どの店でも麺硬めを頼むのは大間違い

味のバランスにより、硬め、やわらかめ、それぞれ似合うラーメンがあります。九州の豚骨ラーメンには、バリカタやハリガネ、粉落としといった硬さの指定がありますね。私も何度か現地で食べ歩いていますが「バリカタ」という注文を1度も聞いたことがありません。なにも言わないか、せいぜい「カタ」。

私が20年以上通う近所の店では、麺の硬さに慣れた頃、よく粉落としで頼んでいました。昔、それを知っていた知り合いの店に行き、普通の硬さで頼んだのに、粉落としで出してくれたんです。

ところが食べてみるとニチャニチャとして美味しくない。どの店でも麺硬めなどと言うのは大間違いだと痛感しました。ちなみに、替玉は同じ硬さで頼んでも、より硬く感じるもの。それを好む人のため、はじめに具入りのスープだけ出して、麺を替玉のように入れてくれる、「麺あと入れ」が可能なお店もあるのです。

「まずはスープを飲んだほうがいい」と言われているのはなぜか

レンゲの正式名称は「散り蓮華」。蓮の花びら1枚に見立てられているのです。スープを飲む際、このレンゲでと丼からダイレクトでは、感じ方が変わってきます。舌は、先、両サイド、奥など、場所により感知する味覚が違います。レンゲで飲むと舌の奥へ運ばれやすく、味わいが偏る傾向があると言われます。ただ近年はこの舌の場所説にも否定論があります。

ラーメンのスープとレンゲ
写真=iStock.com/karinsasaki
※写真はイメージです

では必ず丼から味わうべきかというと、これもそうとは言えない。ラーメンによっては、表層に油脂が多く浮いているので、出てきてすぐの状態で丼から飲んでしまうと、背脂や香味油ばかりが口に入ってしまいかねません。ただ、やはりレンゲと丼では、口にした感覚は違います。

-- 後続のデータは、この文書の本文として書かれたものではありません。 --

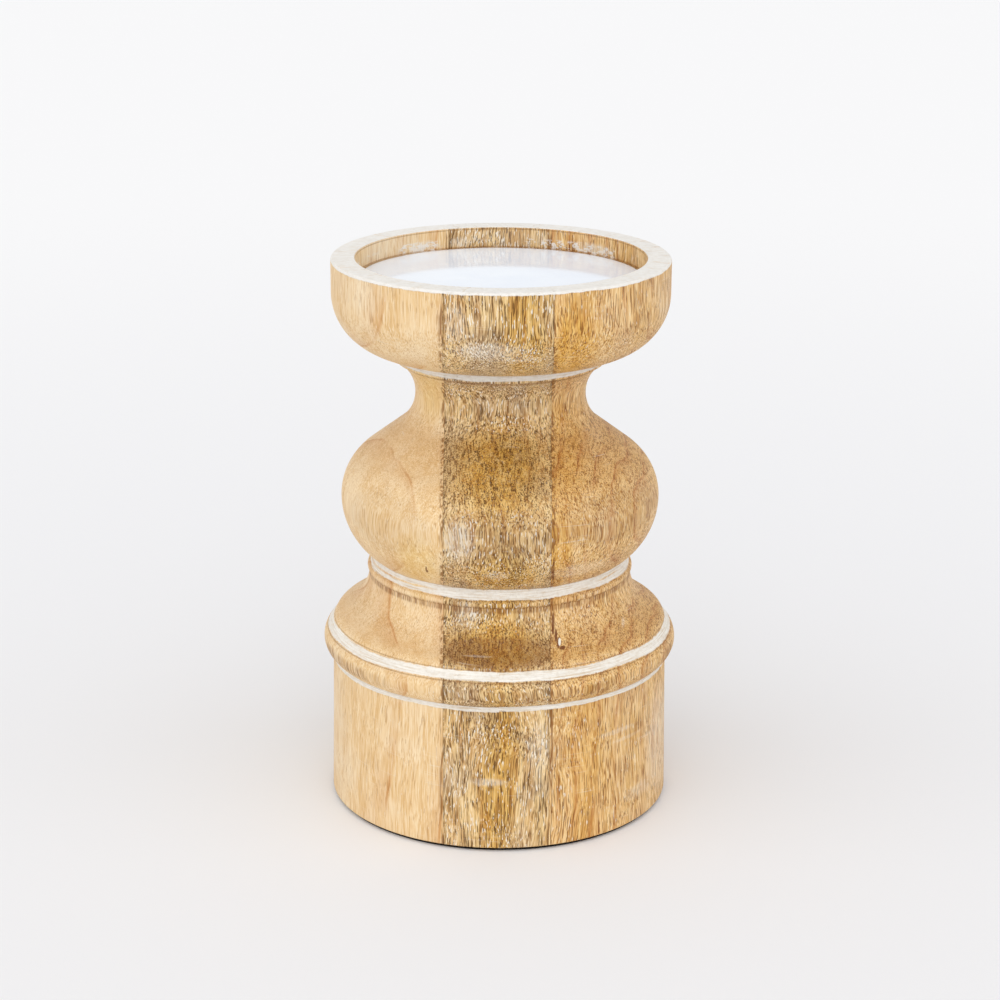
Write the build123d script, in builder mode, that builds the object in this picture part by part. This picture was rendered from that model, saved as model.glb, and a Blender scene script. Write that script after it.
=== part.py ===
from build123d import *

import os
from math import cos, radians, sin, tan

# Turned wooden candlestick for one three-inch pillar candle.
#
# Three upright boards are glued side by side into one blank, and the blank is turned
# on a lathe.  A white enamelled plate lies in the recess of the cup, and a thin black
# pad is glued under the foot.  Sizes are in millimetres, Z is the turning axis, and
# the origin is the centre of the footprint, on the surface that the object stands on.

# Pad under the foot
pad_thickness = 1.0
pad_inset = 1.2  # how far the pad stays inside the foot

# Foot: a plain drum with a slight taper, and a fine V groove above it
foot_radius = 49.1
foot_edge_radius = 0.6
drum_top_radius = 48.45
drum_height = 41.0
groove_width = 1.4
groove_depth = 0.7

# Torus: the fat roll above the groove, ending in a narrow bevelled ring
torus_foot_radius = 48.6
torus_radius = 51.05
torus_height = 7.65
ring_foot_radius = 49.95
ring_top_radius = 48.05
ring_height = 2.5

# Shoulder: a small round step above the ring
shoulder_top_radius = 45.6
shoulder_height = 2.7
shoulder_bulge = 0.45  # swell above the straight line between its ends

# Cove: the hollow that climbs from the shoulder to the bead
cove_height = 11.85
cove_depth = 2.1  # hollow below the straight line between its ends

# Bead: a small half round, with a plain band on top of it
bead_foot_radius = 37.75
bead_radius = 38.25
bead_top_radius = 37.4
bead_height = 2.4
band_radius = 36.55
band_height = 2.8

# Bulb, and the ogee from the bulb to the waist
bulb_radius = 45.55
bulb_lower_height = 17.05  # from the band to the widest place
ogee_height = 30.3  # from the widest place of the bulb to the waist
flank_lean = 53.0  # degrees between the axis and the straight flank of the ogee
waist_radius = 24.2
waist_cove_radius = 11.6
waist_flare = 56.0  # degrees that the cove turns on above the waist

# Listel: a small upright fillet under the cup
listel_step = 0.45
listel_height = 3.2

# Cup
cup_radius = 47.7
cup_swell_height = 16.25  # round underside, from the listel to the upright wall
cup_wall_height = 9.8
rim_outer_edge_radius = 0.8
rim_inner_chamfer = 0.3

# Recess for a three-inch candle, and the plate let into its floor
recess_radius = 40.85
plate_below_rim = 6.0
plate_ledge = 0.5  # wood around the plate, level with its top
plate_side_clearance = 0.3
plate_thickness = 0.9
plate_edge_radius = 0.3

# The middle one of the three boards that the blank is glued from
middle_board_width = 29.6
middle_board_offset = -0.7  # its centre plane, off the turning axis

# Heights of the stages above the table
foot_z = pad_thickness
drum_top_z = foot_z + drum_height
torus_foot_z = drum_top_z + groove_width
ring_foot_z = torus_foot_z + torus_height
ring_top_z = ring_foot_z + ring_height
shoulder_top_z = ring_top_z + shoulder_height
bead_foot_z = shoulder_top_z + cove_height
bead_top_z = bead_foot_z + bead_height
band_top_z = bead_top_z + band_height
bulb_z = band_top_z + bulb_lower_height
waist_z = bulb_z + ogee_height
listel_foot_z = waist_z + waist_cove_radius * sin(radians(waist_flare))
listel_top_z = listel_foot_z + listel_height
cup_wall_z = listel_top_z + cup_swell_height
rim_z = cup_wall_z + cup_wall_height
plate_top_z = rim_z - plate_below_rim
plate_seat_z = plate_top_z - plate_thickness
plate_seat_radius = recess_radius - plate_ledge

listel_foot_radius = waist_radius + waist_cove_radius * (1 - cos(radians(waist_flare)))
listel_radius = listel_foot_radius + listel_step

# The ogee is an arc off the bulb, a straight flank and the waist cove, all tangent.
# Each arc runs along its upright and its flank by its tangent length.
ogee_depth = bulb_radius - waist_radius
half_lean_tangent = tan(radians(flank_lean) / 2)
tangent_lengths = ogee_height - ogee_depth / tan(radians(flank_lean))
waist_tangent_length = waist_cove_radius * half_lean_tangent
shoulder_radius = (tangent_lengths - waist_tangent_length) / half_lean_tangent
flank_length = ogee_depth / sin(radians(flank_lean)) - tangent_lengths

# Seams between the boards
left_seam = Plane.YZ.offset(middle_board_offset - middle_board_width / 2)
right_seam = Plane.YZ.offset(middle_board_offset + middle_board_width / 2)


# Half section of the turned blank, from the axis outwards
with BuildSketch(Plane.XZ) as blank_section:
    with BuildLine():
        # drum
        FilletPolyline(
            (0, foot_z),
            (foot_radius, foot_z),
            (drum_top_radius, drum_top_z),
            radius=foot_edge_radius,
        )
        # V groove
        Polyline(
            (drum_top_radius, drum_top_z),
            (drum_top_radius - groove_depth, drum_top_z + groove_width / 2),
            (torus_foot_radius, torus_foot_z),
        )
        # torus, and the ring on it
        ThreePointArc(
            (torus_foot_radius, torus_foot_z),
            (torus_radius, (torus_foot_z + ring_foot_z) / 2),
            (ring_foot_radius, ring_foot_z),
        )
        Line((ring_foot_radius, ring_foot_z), (ring_top_radius, ring_top_z))
        # shoulder
        SagittaArc(
            (ring_top_radius, ring_top_z),
            (shoulder_top_radius, shoulder_top_z),
            -shoulder_bulge,
        )
        # cove
        SagittaArc(
            (shoulder_top_radius, shoulder_top_z),
            (bead_foot_radius, bead_foot_z),
            cove_depth,
        )
        # bead, and the band on it
        ThreePointArc(
            (bead_foot_radius, bead_foot_z),
            (bead_radius, (bead_foot_z + bead_top_z) / 2),
            (bead_top_radius, bead_top_z),
        )
        Line((bead_top_radius, bead_top_z), (band_radius, band_top_z))
        # bulb, up to its widest place
        TangentArc((bulb_radius, bulb_z), (band_radius, band_top_z), tangent=(0, -1))
        # ogee
        shoulder = JernArc(
            start=(bulb_radius, bulb_z),
            tangent=(0, 1),
            radius=shoulder_radius,
            arc_size=flank_lean,
        )
        flank = PolarLine(shoulder @ 1, length=flank_length, direction=shoulder % 1)
        waist = JernArc(
            start=flank @ 1,
            tangent=flank % 1,
            radius=waist_cove_radius,
            arc_size=-(flank_lean + waist_flare),
        )
        # listel
        Polyline(
            waist @ 1,
            (listel_radius, listel_foot_z),
            (listel_radius, listel_top_z),
        )
        # cup: round underside, wall, rim, recess and the seat of the plate
        TangentArc((cup_radius, cup_wall_z), (listel_radius, listel_top_z), tangent=(0, -1))
        rim_edge = FilletPolyline(
            (cup_radius, cup_wall_z),
            (cup_radius, rim_z),
            (recess_radius + rim_inner_chamfer, rim_z),
            radius=rim_outer_edge_radius,
        )
        Polyline(
            rim_edge @ 1,
            (recess_radius, rim_z - rim_inner_chamfer),
            (recess_radius, plate_top_z),
            (plate_seat_radius, plate_top_z),
            (plate_seat_radius, plate_seat_z),
            (0, plate_seat_z),
            (0, foot_z),
        )
    make_face()

# Left board
with BuildPart() as board_left:
    revolve(blank_section.sketch, axis=Axis.Z)
    split(bisect_by=left_seam, keep=Keep.BOTTOM)

# Middle board
with BuildPart() as board_middle:
    revolve(blank_section.sketch, axis=Axis.Z)
    split(bisect_by=left_seam, keep=Keep.TOP)
    split(bisect_by=right_seam, keep=Keep.BOTTOM)

# Right board
with BuildPart() as board_right:
    revolve(blank_section.sketch, axis=Axis.Z)
    split(bisect_by=right_seam, keep=Keep.TOP)

# Plate under the candle, with eased upper edge
with BuildPart() as candle_plate:
    with BuildSketch(Plane.XY.offset(plate_seat_z)):
        Circle(plate_seat_radius - plate_side_clearance)
    extrude(amount=plate_thickness)
    fillet(candle_plate.faces().sort_by(Axis.Z)[-1].edges(), plate_edge_radius)

# Pad under the foot
with BuildPart() as base_pad:
    with BuildSketch():
        Circle(foot_radius - pad_inset)
    extrude(amount=pad_thickness)

board_left.part.label = "board_left"
board_middle.part.label = "board_middle"
board_right.part.label = "board_right"
candle_plate.part.label = "candle_plate"
base_pad.part.label = "base_pad"

os.makedirs("parts", exist_ok=True)
for piece in (board_left, board_middle, board_right, candle_plate, base_pad):
    export_step(piece.part, f"parts/{piece.part.label}.step")
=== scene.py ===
import math

import bmesh
import bpy
from mathutils import Matrix, Vector


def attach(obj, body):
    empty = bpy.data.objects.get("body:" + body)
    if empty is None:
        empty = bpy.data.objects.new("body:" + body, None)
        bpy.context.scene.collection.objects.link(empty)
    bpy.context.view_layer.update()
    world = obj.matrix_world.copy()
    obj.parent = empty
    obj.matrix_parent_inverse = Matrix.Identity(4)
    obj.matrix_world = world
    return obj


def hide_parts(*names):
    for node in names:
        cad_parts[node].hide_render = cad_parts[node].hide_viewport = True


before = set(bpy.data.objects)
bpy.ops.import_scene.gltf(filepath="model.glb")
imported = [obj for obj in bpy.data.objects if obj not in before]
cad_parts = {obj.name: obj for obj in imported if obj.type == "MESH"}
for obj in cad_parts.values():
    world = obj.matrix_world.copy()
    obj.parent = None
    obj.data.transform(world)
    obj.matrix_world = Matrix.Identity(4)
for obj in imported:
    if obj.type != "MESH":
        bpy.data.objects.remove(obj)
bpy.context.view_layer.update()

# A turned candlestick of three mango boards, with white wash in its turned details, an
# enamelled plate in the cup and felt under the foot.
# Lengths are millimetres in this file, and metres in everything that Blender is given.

# Turned outline, radius and height of each detail, from the foot upwards
pad_thickness = 1.0
pad_inset = 1.2
foot_radius = 49.1
foot_edge_radius = 0.6
drum_top_radius = 48.45
drum_top_z = 42.0
groove_radius = 48.1  # the V groove of the CAD part, 0.35 shallower where wash fills it
torus_foot_radius = 48.6
torus_foot_z = 43.4
torus_radius = 51.045
ring_foot_radius = 49.95
ring_foot_z = 51.05
ring_top_radius = 48.05
ring_top_z = 53.55
shoulder_top_radius = 45.6
shoulder_top_z = 56.25
shoulder_bulge = 0.45
cove_depth = 2.1
bead_foot_radius = 37.75
bead_foot_z = 68.1
bead_radius = 38.25
bead_top_radius = 37.4
bead_top_z = 70.5
band_radius = 36.55
band_top_z = 73.3
bulb_radius = 45.55
bulb_z = 90.35
waist_radius = 24.2
waist_z = 120.65
waist_cove_radius = 11.6
flank_lean = math.radians(53)
waist_flare = math.radians(56)
listel_step = 0.45
listel_height = 3.2
cup_radius = 47.7
cup_wall_z = 149.72
rim_z = 159.516
rim_outer_round = 0.8
rim_inner_round = 0.3
recess_radius = 40.85
plate_seat_radius = 40.35
plate_seat_z = 152.62
plate_radius = 40.05
plate_top_z = 153.52
left_seam_x = -15.5
right_seam_x = 14.1
corner_ease = 0.22
wrap_radius = 42.0  # typical radius, at which patterns that go round are in true millimetres
blank_divisions = 240
disc_divisions = 180

ogee_shoulder_radius = (
    (waist_z - bulb_z - (bulb_radius - waist_radius) / math.tan(flank_lean))
    / math.tan(flank_lean / 2)
    - waist_cove_radius
)
listel_foot_radius = waist_radius + waist_cove_radius * (1 - math.cos(waist_flare))
listel_foot_z = waist_z + waist_cove_radius * math.sin(waist_flare)
listel_radius = listel_foot_radius + listel_step
listel_top_z = listel_foot_z + listel_height


# Colours that all three boards share
rubbed_wash_white = "#EFE6D6"
filler_white = "#F4EEE2"
# brown of dirt and of painted shade in the creases
grime_and_shade_brown = "#7E4A14"
# brown of stain and of broad painted shade
stain_and_shade_brown = "#6A3410"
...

スープの温度、量、唇に当たる感触も異なるし、レンゲだって陶器、木、プラスチックと材質もさまざま。どちらから飲むのが正解というのではなく、ラーメンによって臨機応変に両方から試したい。女性が丼から飲むなら、量が減って軽くなってからでも。

食べはじめはスープから飲むのがセオリーとされています。その理由としては、麺から啜ると、麺に残る茹で湯がスープと混ざってしまうから。少しでも純粋なスープを味わうための工夫ですね。また、スープから飲むにしても、麺に残った茹で湯が混ざらないうちに、端のほうから味わうなど。

これらも絶対ではなく、あきらかにそうしたほうがいい店と、特に気にしなくていい店とあります。ある店主曰く「はじめにスープから飲んだら、それはスープ(だけ)ですよね。でも麺から啜れば、スープも一緒に口に運ばれる。それでこそ『ラーメン』じゃないですか」。これには虚を衝かれました。一理ありますよね。